WA’s peak environmental body has accused WA’s gas industry of gross negligence after gas giant Santos pleaded guilty over its role in an oil spill off WA's Pilbara coast in 2022, which WA regulators say caused 25,000 litres of oil to be spilled into the Indian Ocean, killing marine life.
On Monday in Karratha Magistrates Court, Santos were fined $10,000 for the catastrophic spill that documents tabled in federal Parliament showed killed several dolphins and caused horrific impacts for other vulnerable sea life including sea snakes.
The dolphins were found within 200m of the slick only hours after Santos started pumping oil through a ruptured pipeline.
A year after the spill, an anonymous whistleblower accused Santos of a coverup in a statement tabled in the Federal Parliament, stating that Santos staff also observed sea snakes writhing in agony in addition to the multiple dolphin deaths.
Anna Chapman, Fossil Fuels Program Manager at the Conservation Council of WA, says:
“Santos are guilty of gross negligence and catastrophic environmental vandalism with fatal consequences.
“The WA government has admitted that the deadly spill caused more than 25,000 litres of oil to be spilled into the ocean off the Pilbara coast, despite failing to report this until exposed by media reporting weeks after the incident occurred.
“The catastrophic damage caused by the oil and gas industry in WA was revealed by images of dead dolphins and eye-witness accounts of sea snakes writhing in agony after the spill, exposed in Parliament.
“This ruling reminds every Australian of the completely unacceptable impacts of offshore oil and gas expansion for WA, and highlights the risk of catastrophic oil spill posed by projects like Woodside’s Browse Gas proposal for the precious and fragile Scott Reef, teeming with endangered sea life.
“This was the second catastrophic oil spill in WA’s ocean in the past 15 years - we can’t risk a third at Scott Reef, where Woodside’s Browse Gas proposal threatens the endangered whales, turtles, sea snakes and other marine life that rely on it for survival.
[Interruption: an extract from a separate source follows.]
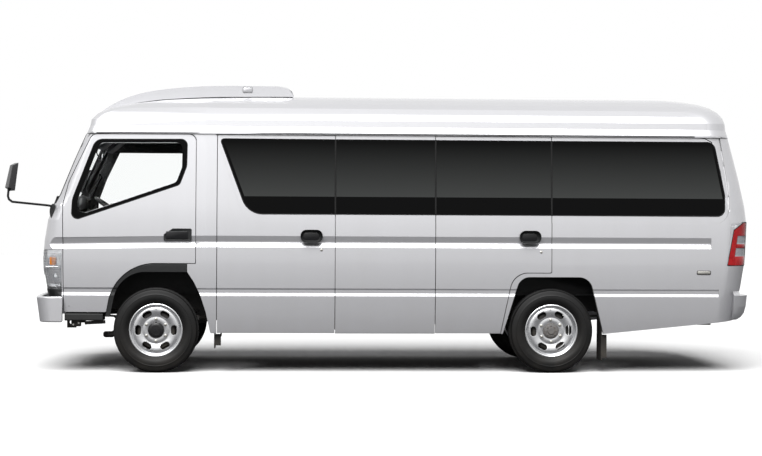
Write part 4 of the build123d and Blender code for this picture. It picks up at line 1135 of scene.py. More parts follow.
@dataclass(frozen=True)
class PullHandle:
    """A recessed pull handle with its paddle and key lock.

    Attributes:
        node: The door that it sits on.
        x: Its ends.
        z: Its foot and head.
        radius: Corner radius.
        lock: Place of the key lock.
        slant: Run of the slanted upper front corner.
    """

    node: str
    x: tuple[float, float]
    z: tuple[float, float]
    radius: float
    lock: tuple[float, float]
    slant: float = 0.0

    def build(self) -> None:
        """Makes the surround, the paddle and the lock."""
        side = Side.LEFT if middle(self.node).y < 0 else Side.RIGHT
        centre_x, centre_z = sum(self.x) / 2, sum(self.z) / 2
        face = flank(self.node, centre_x, centre_z, side)
        ends = [flank(self.node, x, self.z[0] - 0.02, side) for x in self.x]
        taper = math.atan2(ends[1] - ends[0], self.x[1] - self.x[0])
        pivot = (centre_x, face, centre_z)
        out = side.sign
        ys = sorted((face - out * 0.004, face + out * 0.0075))
        surround = slab(
            f"{self.node}_handle_surround", (self.x[0], ys[0], self.z[0]), (self.x[1], ys[1], self.z[1]),
            self.radius, Axis.Y, 0.0,
        )
        if self.slant:
            with editing(surround):
                bpy.ops.mesh.select_all(action="SELECT")
                bpy.ops.mesh.bisect(
                    plane_co=(self.x[0] + self.slant, face, self.z[1]), plane_no=(-0.55, 0.0, 0.83),
                    use_fill=True, clear_outer=True,
                )
        sunk(surround, facing(Axis.Y.value * out, 0.9), 0.010, 0.0055)
        smooth(round_off(surround, 0.0022, 2), 40.0)
        finished(spun(surround, "Z", taper, pivot), body_of(self.node), "black_plastic", TRIM)
        ys = sorted((face - out * 0.002, face + out * 0.0095))
        low_x, high_x = self.x[0] + 0.020, self.x[1] - 0.030
        paddle = slab(
            f"{self.node}_handle_paddle", (low_x, ys[0], self.z[0] + 0.018),
            (high_x, ys[1], self.z[1] - 0.024), self.radius * 0.5, Axis.Y, 0.0025,
        )
        finished(spun(paddle, "Z", taper, pivot), body_of(self.node), "black_plastic", SATIN)
        lock_face = flank(self.node, *self.lock, side)
        barrel = lathe(
            f"{self.node}_key_lock", (self.lock[0], lock_face, self.lock[1]),
            [(0.0, out * 0.004), (0.008, out * 0.004), (0.0115, out * 0.0025), (0.0125, -out * 0.002)], 32,
        )
        slot = box(
            f"{self.node}_key_slot", (self.lock[0] - 0.001, lock_face - 0.005, self.lock[1] - 0.005),
            (self.lock[0] + 0.001, lock_face + 0.005, self.lock[1] + 0.005),
        )
        smooth(barrel)
        round_off(slot, 0.0004, 1)
        dress(barrel, ZINC)
        dress(slot, DIAL)
        finished(joined(f"{self.node}_key_lock", [barrel, slot]), body_of(self.node), "wheel_chrome")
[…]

“This is yet another example of the oil and gas industry getting away with trashing WA’s nature for the lowest possible price.
“At less than 40 cents per litre of oil spilled, the fine issued to Santos yesterday is completely inadequate given the scale of the fatal environmental vandalism they caused.
“In WA, multinational gas companies pay less for pumping oil into the ocean than average West Australians pay to put petrol in their cars.
“Far from negligible, this oil spill was gross negligence from the gas industry with catastrophic and deadly impacts for WA’s precious and threatened marine life.”